Basically the title. By $s$ I mean the function $s: \mathbb{N} \to \mathbb{N}\setminus\{1\}$ defined by $s(n) = n + 1$. I only have induction, so I proved that $s(n) \neq n$, for the base of induction, and when I suppose $s^k(n) \neq n$, I can reach $s^{k+1}(n) \neq s(n)$, but in the left side I can't just put $n$. I got that $s^{k+1}(n) \neq s(n)$
$s(n) \neq n$
How can I conclude that $s^{k+1}(n) \neq n?$, since $\neq$ is not transitive? I guess I'm missing something really simple but I'm not seeing it.

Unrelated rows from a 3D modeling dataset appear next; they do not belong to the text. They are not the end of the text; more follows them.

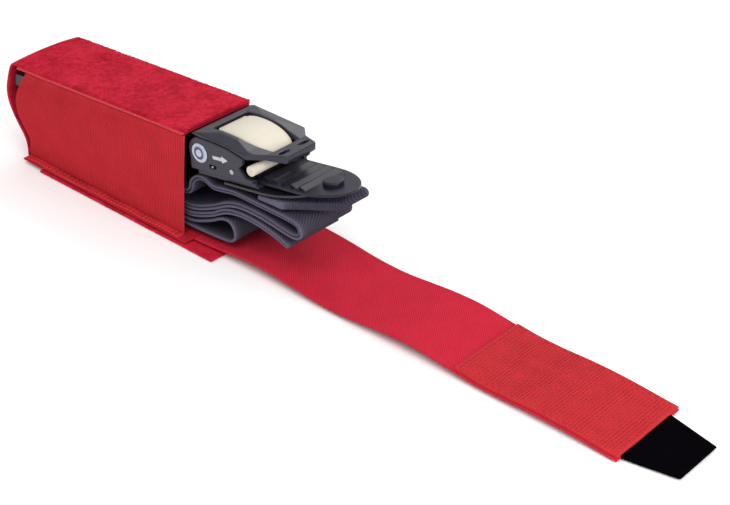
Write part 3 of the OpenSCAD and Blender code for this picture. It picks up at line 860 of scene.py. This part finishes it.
def side_wall(name, side, node):
    """One ribbed wall, four columns to each rib; side is -1 for the left and 1 for the right."""
    ribs = round((MOUTH - REAR) / RIB_PITCH)
    shape = bmesh.new()
    weave = shape.loops.layers.uv.new("cloth")
    bmesh.ops.create_grid(shape, x_segments=4 * ribs, y_segments=WALL_ROWS, size=1.0)
    for face in shape.faces:
        for loop in face.loops:
            along, up = (loop.vert.co.x + 1) / 2, (loop.vert.co.y + 1) / 2
            loop[weave].uv = (along * ribs * RIB_PITCH * MM, up * (REAR_TOP - BASE_TOP) * MM)
    for vert in shape.verts:
        along, up = (vert.co.x + 1) / 2, (vert.co.y + 1) / 2
        level = BASE_TOP + up * (REAR_TOP - TOP_CUT - BASE_TOP)
        rear = smooth_between(rear_edge, level)
        front = MOUTH - MOUTH_LEAN * (1 - up)
        x = rear + (front - rear) * along
        z = BASE_TOP + up * (panel_top(x) - TOP_CUT - BASE_TOP)
        swell = math.sin(math.pi * up) * (0.35 + 0.45 * math.sin(math.pi * along))
        rib = RIB_HEIGHT * math.cos(2 * math.pi * along * ribs) * min(1.0, 12 * up, 12 * (1 - up))
        hold = math.sin(math.pi * up) * (1 - along ** 8)
        sway = noise.noise(Vector((x * 0.03, z * 0.05, side))) * 0.5 * hold
        y = WALL_OUT - 0.15 + swell + rib + sway
        vert.co = Vector((x, side * y, z)) * MM
    sheet_area = sum(face.calc_area() for face in shape.faces)
    inside = bmesh.ops.extrude_face_region(shape, geom=shape.faces[:], use_keep_orig=True)["geom"]
    inner = [part for part in inside if isinstance(part, bmesh.types.BMVert)]
    bmesh.ops.translate(shape, verts=inner, vec=(0, -side * WALL_THICK * MM, 0))
    bmesh.ops.recalc_face_normals(shape, faces=shape.faces)
    rounded(shape, 60, HEM_RADIUS, 2)
    wall = finished(name, shape, ELASTIC, "pouch", [node], 50.0)
    return wall, sheet_area


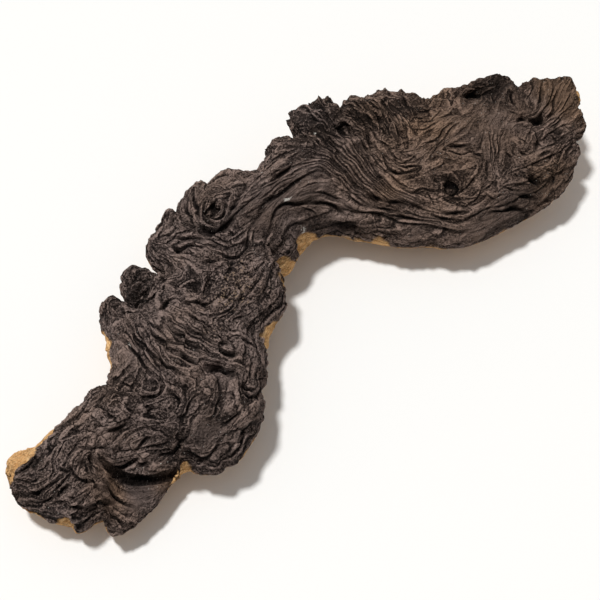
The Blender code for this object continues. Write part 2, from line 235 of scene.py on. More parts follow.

We claim that $\forall k\in\mathbb{Z}^+, s^k(n)=n+k$. The proof is as follows:
Base case: $\forall n\in\mathbb{N}, s^1(n)=s(n)=n+1$
Induction hypothesis: $\forall n\in\mathbb{N}, s^k(n)=n+k$ where $k\in\mathbb{Z}^+$.
Inductive step: We claim that $\forall n\in\mathbb{N}, s^{k+1}(n)=n+k+1$.
$\forall n\in\mathbb{N}, s^{k+1}(n)=s^k(s(n))=s^k(n+1)=n+1+k$ by our induction hypothesis.
$\therefore\forall n\in\mathbb{N}, s^{k+1}(n)=n+k+1$. This completes the induction.
Now from our claim, we have that $\forall k, n\in\mathbb{N}, s^k(n)=n+k\neq n$.